Yes Virginia, there really is a Karate Kid. Only this one does his fighting in a gym, not on a sound stage with lights and cameras. His opponents are not gangs of bullies but other 16-year-olds. Maybe a judge scribbling in a notebook. In his own way, though, he faces challenges just as gargantuan.
Kevin Suzuki, a junior at El Modena High School, has been in tournaments from Budapest to Mexico. In 1984, he placed second in his age group in kata (a choreographed version of karate) in the Junior AAU Nationals. He won the event last year. Though only a red belt--two notches below the highest ranking, a black belt--he has held his own in local tournaments against brown belts, the next highest rating.
His instructor, Fumio Demaru, says Suzuki is one of the best young practitioners in the country. And he should know. Demaru has flown across the covers of dozens of karate magazines, taught Bruce Lee how to twirl karate weapons at warp speed and does Pat Morita's stunts on the television series, "O'Hara."
"He's in the top 10 for his age in the country," Demaru said. "But at his age you have a lot of other things on your mind." Suzuki is participating in a sport not offered at El Modena. He has to put in long hours. He is often separated from his friends. Simply getting to practice can be a problem. His parents are often busy with their real estate business and Suzuki doesn't drive. And when parents can't drive him and he can't arrange a ride, he has had to missed practice.
"Sometimes I'd come to practice instead of going out with my friends," Suzuki says in a slow, shy voice. "And sometimes that bothered me."
Still, he keeps practicing the sport he picked up when he was 6. His father liked Demaru's sense of traditional teaching. On weeknights he'll be at the Santa Ana school where Ralph Macchio, the celluloid Karate Kid has perfected techniques of kata, combat and weapons. On weekends he's likely to be putting on exhibitions or competing in tournaments.
Suzuki is reminiscent of the kid on the street court who seems to have that extra move, that unstoppable finger roll. He often helps younger karate students correct punches that didn't quite land.
Suzuki has never considered giving up the sport. He plans to keep it up for the rest of his life.
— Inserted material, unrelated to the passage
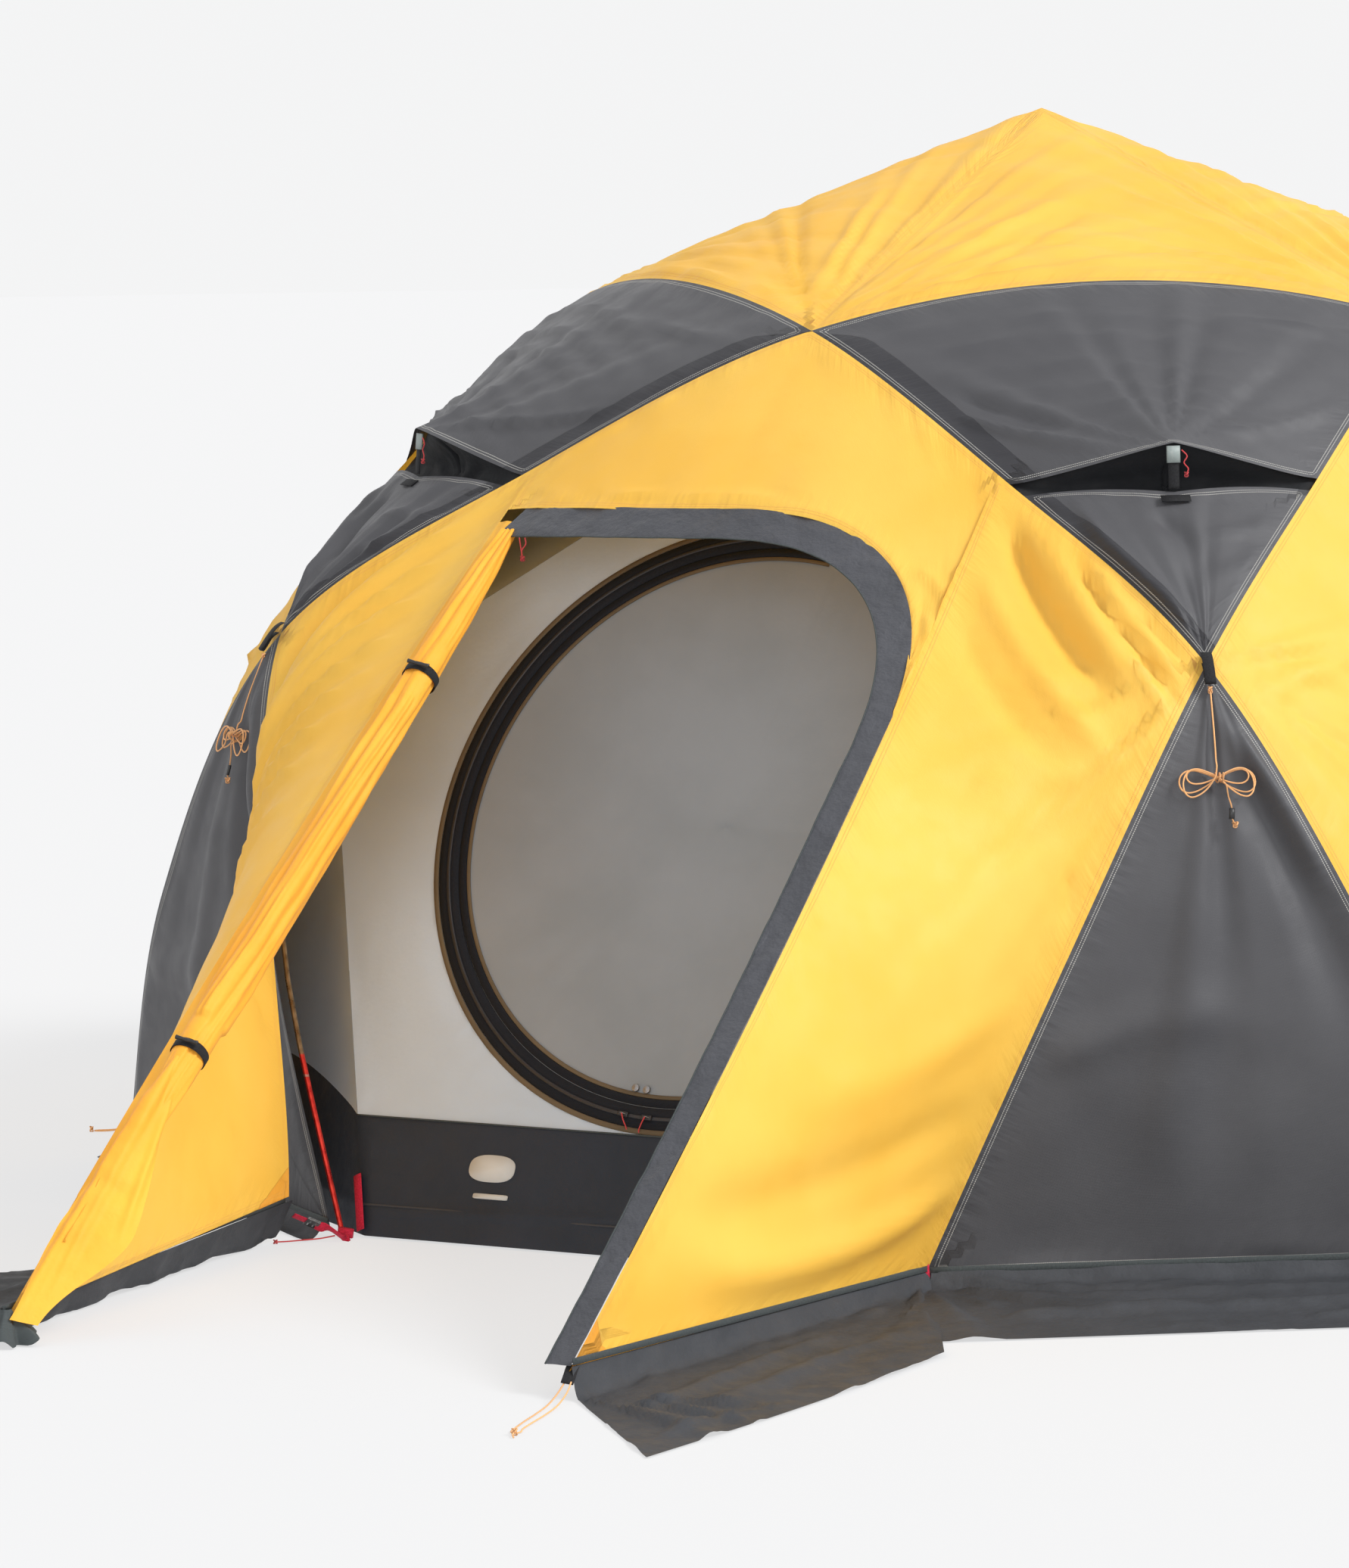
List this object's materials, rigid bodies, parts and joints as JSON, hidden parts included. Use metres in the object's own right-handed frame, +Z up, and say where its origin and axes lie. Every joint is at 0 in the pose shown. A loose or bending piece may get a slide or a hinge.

"I just grew up with it. If I didn't start, I don't know where I'd be," Suzuki said. "Maybe I'd be one of those guys always in a corner, always locked up in his own cage at school.
"Before, I was shy but karate has helped me become more confident. If I walked up on stage to speak I think I would have more confidence than somebody else."
That confidence led him to other sports. He began running track in the eighth grade and is playing football and wrestling at El Modena. He is also more outgoing socially.
That confidence will be crucial as Suzuki is about to confront perhaps his biggest challenge. Soon he will have to make the transition from the junior class to the advanced class. Even though he has practiced in only a few advanced classes, Suzuki can already tell the difference. He says the movements are more precise. The training is much more intense.
"The intimidation of the size and strength is a disadvantage to me," said Suzuki. "Some of my friends, they just stopped completely. They don't come anymore."
Said Demaru: "It's very difficult to move to the advanced class. Advanced karate is all business, no fun. The fighting is really tough. No matter how good you are they are better than you."
A conservative teacher, Demaru does not give black belts to anyone under 18.
"Kevin has no weaknesses in combat, kata or weapons," Demaru said. "Some kids are very good in one but not another. Few kids are good in all three."
Suzuki doesn't foresee himself competing in full-contact karate, a branch he has been soured on because of its brutality and unstructured technique. "Sometimes I see it as 5-year-old kids beating up each other and their parents cheering for them to go on," he said.
Instead, he wants to continue his quest for perfecting movements.
"Sometimes I think I want to teach karate. I also want to be going to to competitions internationally, seeing other countries and how their training compares with ours."
He may well get his share of chances. Karate will be an exhibition sport in the 1988 Olympics at Seoul.
In the meantime, Suzuki is inventing ways to get rides to practice, keep up with his friends, and prove you don't have to save anyone's honor to go places, even Budapest.